OBJECTIVE → Find each line with the string "None" and report it.

* BEGIN *

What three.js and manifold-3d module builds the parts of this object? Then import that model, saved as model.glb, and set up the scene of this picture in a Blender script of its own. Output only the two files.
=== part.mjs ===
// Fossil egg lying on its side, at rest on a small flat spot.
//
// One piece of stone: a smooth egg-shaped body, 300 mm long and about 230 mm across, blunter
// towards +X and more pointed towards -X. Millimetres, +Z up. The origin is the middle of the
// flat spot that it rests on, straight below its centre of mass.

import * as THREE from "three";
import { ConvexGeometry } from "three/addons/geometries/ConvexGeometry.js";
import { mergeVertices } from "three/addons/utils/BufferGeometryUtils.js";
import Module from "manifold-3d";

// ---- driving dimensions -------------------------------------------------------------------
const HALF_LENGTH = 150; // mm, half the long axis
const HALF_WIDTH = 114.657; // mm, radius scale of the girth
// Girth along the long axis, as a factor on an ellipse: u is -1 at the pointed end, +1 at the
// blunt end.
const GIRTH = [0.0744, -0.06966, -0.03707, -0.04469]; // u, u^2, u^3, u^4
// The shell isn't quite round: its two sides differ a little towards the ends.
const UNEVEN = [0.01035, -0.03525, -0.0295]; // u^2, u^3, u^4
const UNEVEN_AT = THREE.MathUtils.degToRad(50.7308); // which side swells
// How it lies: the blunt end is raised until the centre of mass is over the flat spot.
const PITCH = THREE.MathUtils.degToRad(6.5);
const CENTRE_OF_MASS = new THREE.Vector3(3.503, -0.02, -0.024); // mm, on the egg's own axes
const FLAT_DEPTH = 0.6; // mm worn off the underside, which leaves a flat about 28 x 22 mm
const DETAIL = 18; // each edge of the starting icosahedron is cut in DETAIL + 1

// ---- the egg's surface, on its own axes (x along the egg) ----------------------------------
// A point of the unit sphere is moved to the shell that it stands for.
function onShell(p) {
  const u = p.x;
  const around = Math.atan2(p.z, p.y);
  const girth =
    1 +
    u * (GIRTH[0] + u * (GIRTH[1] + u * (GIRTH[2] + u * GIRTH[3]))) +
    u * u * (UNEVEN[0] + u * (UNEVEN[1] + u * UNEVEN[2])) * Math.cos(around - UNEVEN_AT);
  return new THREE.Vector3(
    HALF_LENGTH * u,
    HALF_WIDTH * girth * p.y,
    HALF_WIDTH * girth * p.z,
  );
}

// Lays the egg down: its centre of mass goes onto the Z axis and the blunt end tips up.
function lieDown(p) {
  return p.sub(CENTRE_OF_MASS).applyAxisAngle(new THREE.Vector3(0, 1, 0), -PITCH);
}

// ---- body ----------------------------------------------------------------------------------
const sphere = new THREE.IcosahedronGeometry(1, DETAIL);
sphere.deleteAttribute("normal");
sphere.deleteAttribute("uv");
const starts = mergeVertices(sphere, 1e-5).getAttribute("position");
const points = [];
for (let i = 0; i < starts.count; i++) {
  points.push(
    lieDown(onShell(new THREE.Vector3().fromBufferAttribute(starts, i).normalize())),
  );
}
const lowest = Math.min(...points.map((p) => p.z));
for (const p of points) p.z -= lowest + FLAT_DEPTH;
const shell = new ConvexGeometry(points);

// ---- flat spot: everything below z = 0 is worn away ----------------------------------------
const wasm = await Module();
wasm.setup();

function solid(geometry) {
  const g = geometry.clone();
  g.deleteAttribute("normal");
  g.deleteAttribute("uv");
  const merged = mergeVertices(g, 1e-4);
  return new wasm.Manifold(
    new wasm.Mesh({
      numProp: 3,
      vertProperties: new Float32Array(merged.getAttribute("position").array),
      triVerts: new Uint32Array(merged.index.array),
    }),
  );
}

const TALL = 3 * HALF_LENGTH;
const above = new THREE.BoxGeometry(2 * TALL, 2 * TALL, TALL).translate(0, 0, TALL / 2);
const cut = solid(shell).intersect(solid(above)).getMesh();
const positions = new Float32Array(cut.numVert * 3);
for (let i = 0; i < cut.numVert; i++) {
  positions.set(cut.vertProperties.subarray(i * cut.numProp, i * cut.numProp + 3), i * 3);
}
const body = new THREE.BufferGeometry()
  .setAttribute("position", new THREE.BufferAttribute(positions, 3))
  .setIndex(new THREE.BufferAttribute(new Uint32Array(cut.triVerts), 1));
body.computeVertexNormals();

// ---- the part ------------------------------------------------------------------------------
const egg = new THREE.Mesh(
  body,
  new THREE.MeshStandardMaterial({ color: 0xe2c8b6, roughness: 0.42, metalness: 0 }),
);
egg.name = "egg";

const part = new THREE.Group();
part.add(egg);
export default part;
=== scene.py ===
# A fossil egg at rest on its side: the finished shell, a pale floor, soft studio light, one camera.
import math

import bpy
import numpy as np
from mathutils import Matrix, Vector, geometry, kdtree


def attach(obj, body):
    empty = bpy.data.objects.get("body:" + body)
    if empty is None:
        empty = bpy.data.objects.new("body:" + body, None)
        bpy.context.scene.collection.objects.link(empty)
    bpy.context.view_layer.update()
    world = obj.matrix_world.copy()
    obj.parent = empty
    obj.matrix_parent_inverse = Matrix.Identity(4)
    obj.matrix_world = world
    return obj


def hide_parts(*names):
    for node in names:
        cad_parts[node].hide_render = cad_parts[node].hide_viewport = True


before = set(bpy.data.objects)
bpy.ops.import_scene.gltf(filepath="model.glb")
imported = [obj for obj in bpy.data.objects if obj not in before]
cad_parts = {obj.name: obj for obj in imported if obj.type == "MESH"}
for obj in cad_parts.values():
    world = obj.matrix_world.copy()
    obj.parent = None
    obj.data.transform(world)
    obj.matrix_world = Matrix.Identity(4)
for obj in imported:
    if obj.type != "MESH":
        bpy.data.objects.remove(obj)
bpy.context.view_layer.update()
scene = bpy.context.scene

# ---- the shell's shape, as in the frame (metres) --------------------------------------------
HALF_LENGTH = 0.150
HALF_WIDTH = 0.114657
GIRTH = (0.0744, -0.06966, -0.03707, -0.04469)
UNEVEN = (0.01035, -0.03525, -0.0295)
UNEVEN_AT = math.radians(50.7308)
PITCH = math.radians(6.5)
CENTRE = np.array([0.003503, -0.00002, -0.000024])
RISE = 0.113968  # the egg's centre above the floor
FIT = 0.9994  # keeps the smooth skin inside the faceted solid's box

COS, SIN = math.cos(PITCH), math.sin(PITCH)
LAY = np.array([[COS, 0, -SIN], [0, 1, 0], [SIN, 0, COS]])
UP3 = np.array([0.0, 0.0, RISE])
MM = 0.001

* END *

ANSWER TO THE PROBLEM →
    if empty is None:
        empty = bpy.data.objects.new("body:" + body, None)
    obj.parent = None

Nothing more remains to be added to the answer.